Close on the heels of Gujarat government’s intention to build a theme park at Porbandar, the amusement industry is gearing up for an exponential growth this year.

At least 60 water, theme and amusement parks are under construction in different parts of the country investing between Rs 450-Rs 600 crore.

Some of them are coming in smaller cities like Kanpur, Allahabad and Baroda. They will open up for public by next calendar year taking the total number of amusement park in the country to 180.

“From one Appu Ghar in 1985 to over 120 amusement parks in 2004, the Indian amusement park industry is witnessing a sea change,” says Arijit Sengupta, director and chief executive officer, Nicco Parks. His company, Nicco Parks and Resorts, has currently three amusement parks in Kolkata, Bhubhaneshwar and Jamshedpur.

According to Sengupta, this upsurge has been triggered by people’s growing need for interactive entertainment.

Entertainment options such as family entertainment centres, multiplexes and video parlours are passive forms of entertainment and this is where amusement parks have an advantage, he points out.

The Indian Association of Amusement Park and Industries (IAPPI) has estimated that the amusement and leisure industry is growing at a 50 per cent every year. By the end of 2006, this segment will generate over Rs 3,000 crore. The country can accommodate as many as 500 amusement parks.

Says Balwant Chawla, president of IAAPI, “Amusement options constitute one of the major tourist attractions for any country and it is high time that the industry receives its due in the tourism sector.” Disneyland Resorts as a theme park destination is the best example for this.

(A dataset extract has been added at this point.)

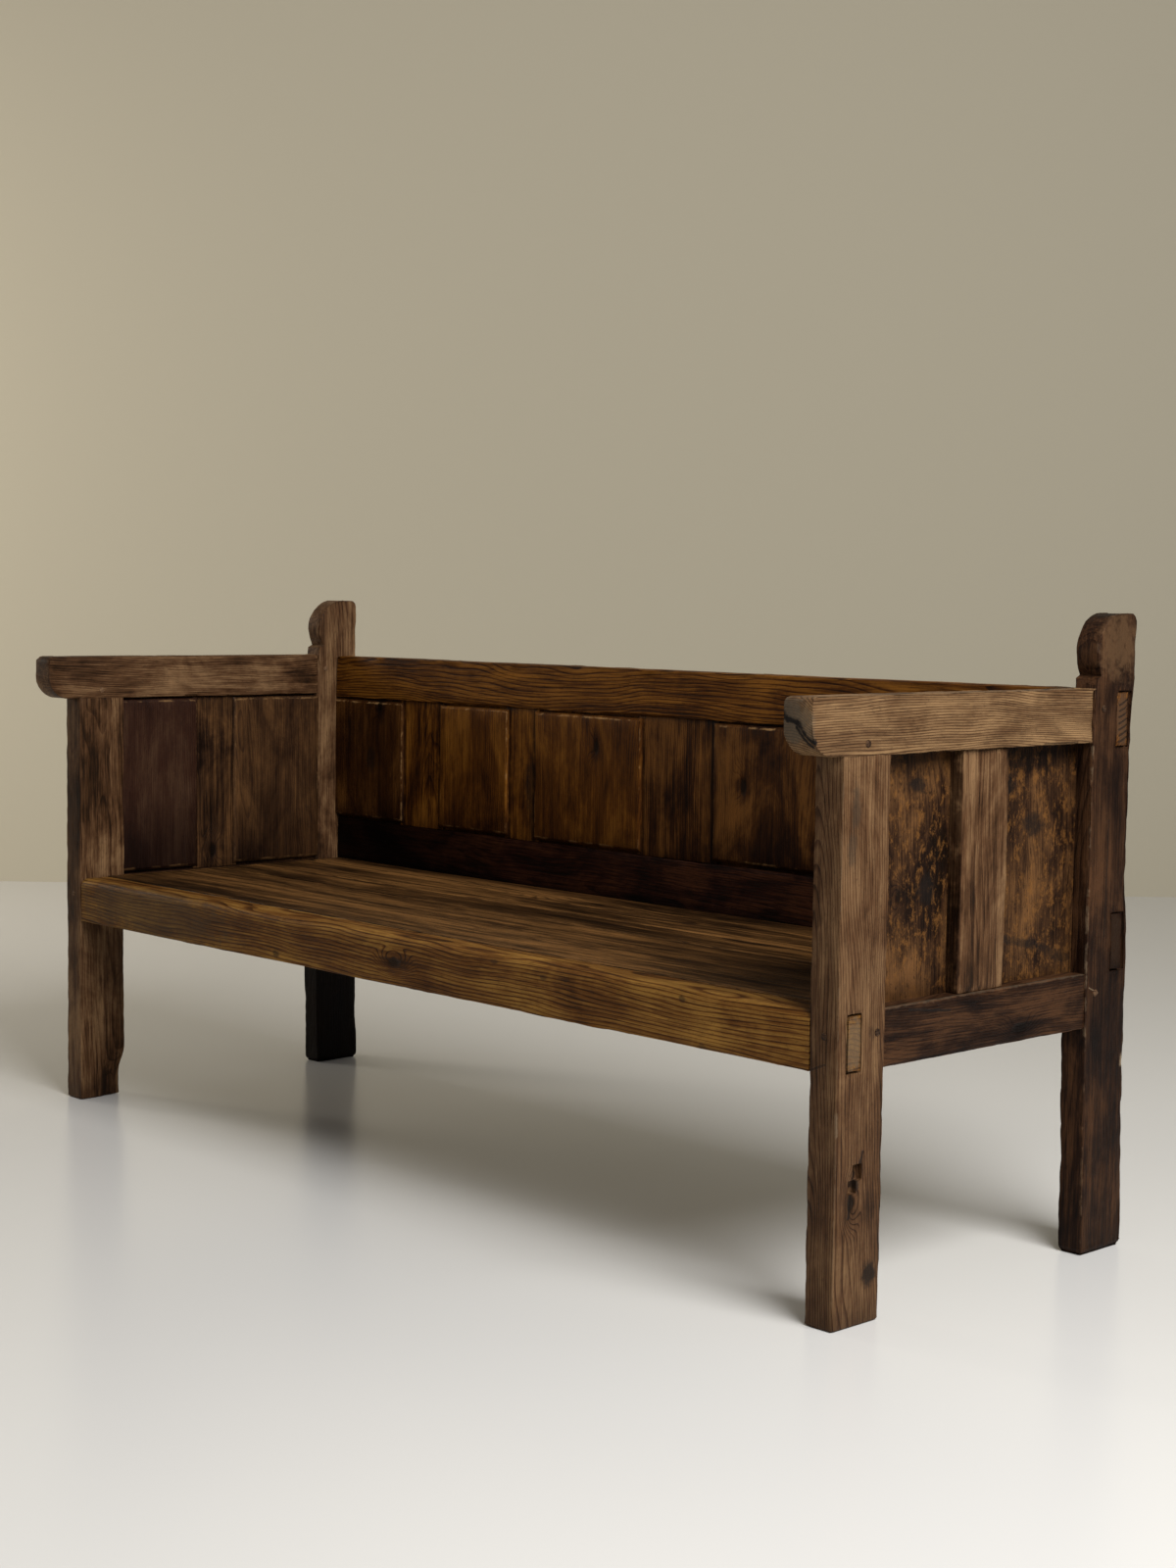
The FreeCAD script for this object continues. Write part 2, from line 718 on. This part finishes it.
# Back seat rail, hidden under the boards, with short tenons into the posts.
def back_seat_rail(label):
    body = new_body(label)
    block(body, label + "_plank", (-post_inner, post_inner),
          (back_seat_rail_front, back_seat_rail_back), (rail_bottom, board_bottom))
    for side, name in ((-1, "left"), (1, "right")):
        block(body, label + "_" + name + "_tenon",
              from_end(side, dim("back_post_width") - dim("seat_tenon_length"),
                       dim("back_post_width")),
              (back_tenon_front, back_tenon_back), (seat_tenon_low, seat_tenon_high))
    for number, place in enumerate(bearer_places(), start=1):
        mortise(body, label + "_bearer_%d_mortise" % number,
                (place - dim("bearer_width") / 2 - fit, place + dim("bearer_width") / 2 + fit),
                (back_seat_rail_front, back_seat_rail_front + dim("bearer_tenon_length") + fit),
                (bearer_bottom - fit, board_bottom))
    return body


# Back rails: each is grooved for the panels and mortised for the muntins.
def back_rail(label, face, z, tenon_z, groove_z, mortise_z):
    body = new_body(label)
    block(body, label + "_plank", (-post_inner, post_inner), (face, waist_back), z)
    for side, name in ((-1, "left"), (1, "right")):
        block(body, label + "_" + name + "_tenon",
              from_end(side, 0, dim("back_post_width")),
              (back_tenon_front, back_tenon_back), tenon_z)
    groove_end = post_inner + dim("groove_depth")
    mortise(body, label + "_panel_groove", (-groove_end, groove_end),
            (tongue_front - dim("groove_fit"), tongue_back + dim("groove_fit")), groove_z)
    for number, (low, high) in enumerate(muntin_spans(), start=1):
        shoulder = dim("muntin_tenon_shoulder")
        mortise(body, label + "_muntin_%d_mortise" % number,
                (low + shoulder - fit, high - shoulder + fit),
                (tongue_front - muntin_tenon_gap - fit, tongue_back + muntin_tenon_gap + fit),
                mortise_z)
    return body


def muntin_spans():
    """Left and right edges of the five muntins of the back.
    Two are set out from each post and one from the middle of the bench."""
    first = dim("panel_1_width") - post_inner
    first_end = first + dim("muntin_1_width")
    second = first_end + dim("panel_2_width")
    second_end = second + dim("muntin_2_width")
    third = dim("muntin_3_offset") - dim("muntin_3_width") / 2
    third_end = third + dim("muntin_3_width")
    fifth_end = post_inner - dim("panel_6_width")
    fifth = fifth_end - dim("muntin_5_width")
    fourth_end = fifth - dim("panel_5_width")
    fourth = fourth_end - dim("muntin_4_width")
    return [(first, first_end), (second, second_end), (third, third_end),
            (fourth, fourth_end), (fifth, fifth_end)]


# Back muntins: uprights with a stub tenon at each end and a groove down each edge.
def back_muntin(number, span):
    label = "back_muntin_%d" % number
    low, high = span
    body = new_body(label)
    block(body, label + "_plank", span, (frame_face, muntin_back),
          (bottom_rail_top, top_rail_bottom))
    shoulder = dim("muntin_tenon_shoulder")
    for name, z in (
            ("lower", (bottom_rail_top - dim("muntin_tenon_length"),
                       bottom_rail_top)),
            ("upper", (top_rail_bottom,
                       top_rail_bottom + dim("muntin_tenon_length")))):
        block(body, label + "_" + name + "_tenon", (low + shoulder, high - shoulder),
              (tongue_front - muntin_tenon_gap, tongue_back + muntin_tenon_gap), z)
    for name, x in (("left", (low, low + dim("groove_depth"))),
                    ("right", (high - dim("groove_depth"), high))):
        mortise(body, label + "_" + name + "_groove", x,
                (tongue_front - dim("groove_fit"), tongue_back + dim("groove_fit")),
                (bottom_rail_top, top_rail_bottom))
    return body


# Back panels: a tongue all round, a core that fills the opening, and a lip
# that laps the muntins on the sitting side. The lip's front edges are bevelled.
def back_panel(number, left, right, left_lap, right_lap):
    label = "back_panel_%d" % number
    low_z, high_z = bottom_rail_top, top_rail_bottom
    play = dim("panel_float")
    tongue = dim("groove_depth") - play
    body = new_body(label)
    block(body, label + "_tongue", (left - tongue, right + tongue),
          (tongue_front, tongue_back), (low_z - tongue, high_z + tongue))
    block(body, label + "_core", (left + fit, right - fit),
          (frame_face, tongue_front), (low_z + dim("panel_foot_gap"), high_z - play))
    block(body, label + "_lip", (left - left_lap, right + right_lap),
          (panel_face, frame_face), (low_z + dim("panel_foot_gap"), high_z - play))
    soften(body, "Chamfer", label + "_bevel", dim("panel_bevel"), at_y(panel_face))
    return body


# End muntins stand between the side rail and the arm.
def end_muntin(side, label):
    body = new_body(label)
    z = (side_rail_top, arm_bottom)
    block(body, label + "_plank", from_end(side, end_muntin_out, end_muntin_in),
          (end_muntin_front, end_muntin_back), z)
    shoulder = dim("muntin_tenon_shoulder")
    for name, tenon_z in (
            ("lower", (side_rail_top - dim("muntin_tenon_length"), side_rail_top)),
            ("upper", (arm_bottom, arm_bottom + dim("muntin_tenon_length")))):
        block(body, label + "_" + name + "_tenon",
              from_end(side, end_tongue_out - muntin_tenon_gap,
                       end_tongue_in + muntin_tenon_gap),
              (end_muntin_front + shoulder, end_muntin_back - shoulder), tenon_z)
    for name, y in (
            ("front", (end_muntin_front, end_muntin_front + dim("groove_depth"))),
            ("back", (end_muntin_back - dim("groove_depth"), end_muntin_back))):
        mortise(body, label + "_" + name + "_groove",
                from_end(side, end_tongue_out - dim("groove_fit"),
                         end_tongue_in + dim("groove_fit")), y, z)
    return body


# End panels: the same lipped panels turned to face in over the seat.
def end_panel(side, label, start, end, start_lap, end_lap):
    low_z, high_z = side_rail_top, arm_bottom
    play = dim("panel_float")
    tongue = dim("groove_depth") - play
    body = new_body(label)
    block(body, label + "_tongue", from_end(side, end_tongue_out, end_tongue_in),
          (start - tongue, end + tongue), (low_z - tongue, high_z + tongue))
    block(body, label + "_core", from_end(side, end_tongue_in, end_core_in),
          (start + fit, end - fit), (low_z + dim("panel_foot_gap"), high_z - play))
    block(body, label + "_lip", from_end(side, end_core_in, end_face_in),
          (start - start_lap, end + end_lap), (low_z + dim("panel_foot_gap"), high_z - play))
    soften(body, "Chamfer", label + "_bevel", dim("panel_bevel"), at_x(at_end(side, end_face_in)))
    return body


# Seat boards run the length of the bench. The front one is notched round the
# front posts, and the rear one meets the bottom rail of the back.
def seat_board(label, y, notched):
    body = new_body(label)
    end = post_inner - dim("board_seam")
    z = (board_bottom, seat)
    block(body, label + "_plank", (-end, end), y, z)
    long_edges = all_of(at_z(seat), any_of(at_y(y[0]), at_y(y[1])))
    soften(body, "Fillet", label + "_worn_edges", dim("board_edge_round"), long_edges)
    if notched:
        gap = dim("board_seam")
        mortise(body, label + "_left_notch", (-end, gap - front_post_inner),
                (y[0], front_post_back + gap), z)
        mortise(body, label + "_right_notch", (front_post_inner - gap, end),
                (y[0], front_post_back + gap), z)
    return body


# Bearers carry the boards between the front and back seat rails.
def seat_bearer(number, place):
    label = "seat_bearer_%d" % number
    body = new_body(label)
    half_width = dim("bearer_width") / 2
    block(body, label + "_batten", (place - half_width, place + half_width),
          (front_rail_back - dim("bearer_tenon_length"),
           back_seat_rail_front + dim("bearer_tenon_length")),
          (bearer_bottom, board_bottom))
    return body


# Cleats along the side rails carry the ends of the boards.
def seat_cleat(side, label):
    body = new_body(label)
    block(body, label + "_batten",
          from_end(side, side_rail_in, side_rail_in + dim("cleat_width")),
          (front_post_back, post_front), (bearer_bottom, board_bottom))
    return body


# Pegs: plain round pins, each a solid of its own, in one group for each joint.
def peg_group(label, pegs):
    members = []
    for number, (base, direction, length) in enumerate(pegs, start=1):
        pin_solid = doc.addObject("Part::Cylinder", "%s_%d" % (label, number))
        pin_solid.Radius = peg_radius.value
        pin_solid.setExpression("Radius", peg_radius.formula)
        pin_solid.Height = length.value
        pin_solid.setExpression("Height", length.formula)
        turn = FreeCAD.Rotation(FreeCAD.Vector(0, 0, 1), direction)
        start = FreeCAD.Vector(*[size.value for size in base])
        pin_solid.Placement = FreeCAD.Placement(start, turn)
        for axis, size in zip("xyz", base):
            pin_solid.setExpression("Placement.Base." + axis, size.formula)
        members.append(pin_solid)
    group = doc.addObject("Part::Compound", label)
    group.Label = label
    group.Links = members
    nodes.append(group)
    return group


along_x = FreeCAD.Vector(1, 0, 0)
along_y = FreeCAD.Vector(0, 1, 0)
sides = ((-1, "left"), (1, "right"))

for side, name in sides:
    front_post(side, "front_post_" + name)
for side, name in sides:
    back_post(side, "back_post_" + name)
for side, name in sides:
    arm(side, "arm_" + name)
front_seat_rail("front_seat_rail")
back_seat_rail("back_seat_rail")
for side, name in sides:
    side_rail(side, "side_rail_" + name)

back_rail("back_top_rail", panel_face,
          (top_rail_bottom, top_rail_top),
          (top_tenon_low, top_tenon_high),
          (top_rail_bottom, top_rail_bottom + dim("groove_depth")),
          (top_rail_bottom,
           top_rail_bottom + dim("muntin_tenon_length") + fit))
back_rail("back_bottom_rail", frame_face,
          (board_bottom, bottom_rail_top),
          (bottom_tenon_low, bottom_tenon_high),
          (bottom_rail_top - dim("groove_depth"), bottom_rail_top),
          (bottom_rail_top - dim("muntin_tenon_length") - fit,
           bottom_rail_top))

spans_of_muntins = muntin_spans()
for number, span in enumerate(spans_of_muntins, start=1):
    back_muntin(number, span)
panel_edges = [-post_inner]
for low, high in spans_of_muntins:
    panel_edges += [low, high]
panel_edges.append(post_inner)
last_panel = len(panel_edges) // 2
for number in range(1, last_panel + 1):
    left_lap = -fit if number == 1 else dim("panel_lap")
    right_lap = -fit if number == last_panel else dim("panel_lap")
    left, right = panel_edges[2 * number - 2], panel_edges[2 * number - 1]
    back_panel(number, left, right, left_lap, right_lap)

for side, name in sides:
    end_muntin(side, "end_muntin_" + name)
    end_panel(side, "end_panel_%s_front" % name,
              front_post_back, end_muntin_front, -fit, dim("panel_lap"))
    end_panel(side, "end_panel_%s_rear" % name,
              end_muntin_back, post_front, dim("panel_lap"), -fit)

board_start = front_rail_back + dim("board_seam")
front_board_end = board_start + dim("front_board_width")
middle_board_start = front_board_end + dim("board_seam")
middle_board_end = middle_board_start + dim("middle_board_width")
rear_board_start = middle_board_end + dim("board_seam")
seat_board("seat_board_front", (board_start, front_board_end), True)
seat_board("seat_board_middle", (middle_board_start, middle_board_end), False)
seat_board("seat_board_rear", (rear_board_start, frame_face - fit), False)
for number, place in enumerate(bearer_places(), start=1):
    seat_bearer(number, place)
for side, name in sides:
    seat_cleat(side, "seat_cleat_" + name)

peg_group("front_rail_pegs", [
    ((at_end(side, dim("front_post_width") / 2), front, peg_z),
     along_y, front_peg_end - front) for side, name in sides])
peg_group("side_rail_pegs", [
    ((from_end(side, 0, width)[0], place, peg_z), along_x, width)
    for side, name in sides
    for place, width in ((front_peg_y, dim("front_post_width")),
                         (back_peg_y, dim("back_post_width")))])
peg_group("arm_pegs", [
    ((from_end(side, 0, width)[0], place, height), along_x, width)
    for side, name in sides
    for place, height, width in (
        (arm_peg_y, arm_peg_z, dim("front_post_width")),
        (back_peg_y, arm_back_peg_z, dim("back_post_width")))])

doc.recompute()

# Nothing is written unless every object and every piece is sound.
for item in doc.Objects:
    for state in item.State:
        if state in ("Invalid", "Error"):
            raise RuntimeError("%s is %s" % (item.Name, state))
for node in nodes:
    if node.Shape.isNull() or not node.Shape.isValid():
        raise RuntimeError("%s has no sound shape" % node.Label)
    if node.TypeId == "PartDesign::Body" and len(node.Shape.Solids) != 1:
        raise RuntimeError("%s is not one solid" % node.Label)

os.makedirs("parts", exist_ok=True)
for node in nodes:
    node.Shape.exportStep("parts/%s.step" % node.Label)
    box = node.Shape.BoundBox
    print("%-24s %8.1f %8.1f %8.1f  volume %.0f" % (
        node.Label, box.XLength, box.YLength, box.ZLength, node.Shape.Volume))
print("pieces", len(nodes))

According to a study which was commissioned by the Disneyland Resort and prepared by CB Richard Ellis (CBRE), CBRE Consulting and Allan D. Kotin & Associates, Disneyland has had over 500 million visitors from across the globe till January 2004 and has generated revenues over $7.3 billion (Rs 3,285 crore) in 2004 alone.

Closer home, some of the major amusement parks such as Esselworld (Mumbai), VGP Resorts ( Chennai), Dizzieworld (Chennai), Fun Food Village (Delhi) collectively record around 15 million visitors every year. With tickets in the range of Rs 100-Rs 300, the big amusement parks put together have generated revenues over Rs 100 crore in 2004.

Despite these pockets of successes, the amusement park industry is not growing at a faster pace as the governmental policies are not conducive to growth, points out an industry watcher.

Amusement and leisure industry is a state subject and the norms vary from state to state.

“We have to apply on an average for 75 licences and some of them are required to be renewed every year,” says Nilesh Mistry, vice-president corporate affairs, Pan India Paryatan which manages the Mumbai-based Esselworld.

Add to this, is the entertainment tax and import duties levied on the industry for procuring international equipment.

The major clientele for amusement parks in India are domestic tourists for whom the park is often the only option as entertainment. Foreign tourists may not venture into such parks after being exposed to Disneys of the world.

But as Chawla points out, parks are successful abroad only because respective governments have taken steps to promote the parks as a part of overall tourism.

To give a fillip to the industry, the ministry of tourism is planning to come up with a rating of the parks over the next few months.

This system, once put in place, will help the better rated facilities to market themselves well.

What more, the tourism department has announced that the government would be interested in funding quality parks up to 26 per cent to promote them as a part of Indian tourism.

This announcement has indeed brought a cheer to the industry which is still on a roller coaster ride.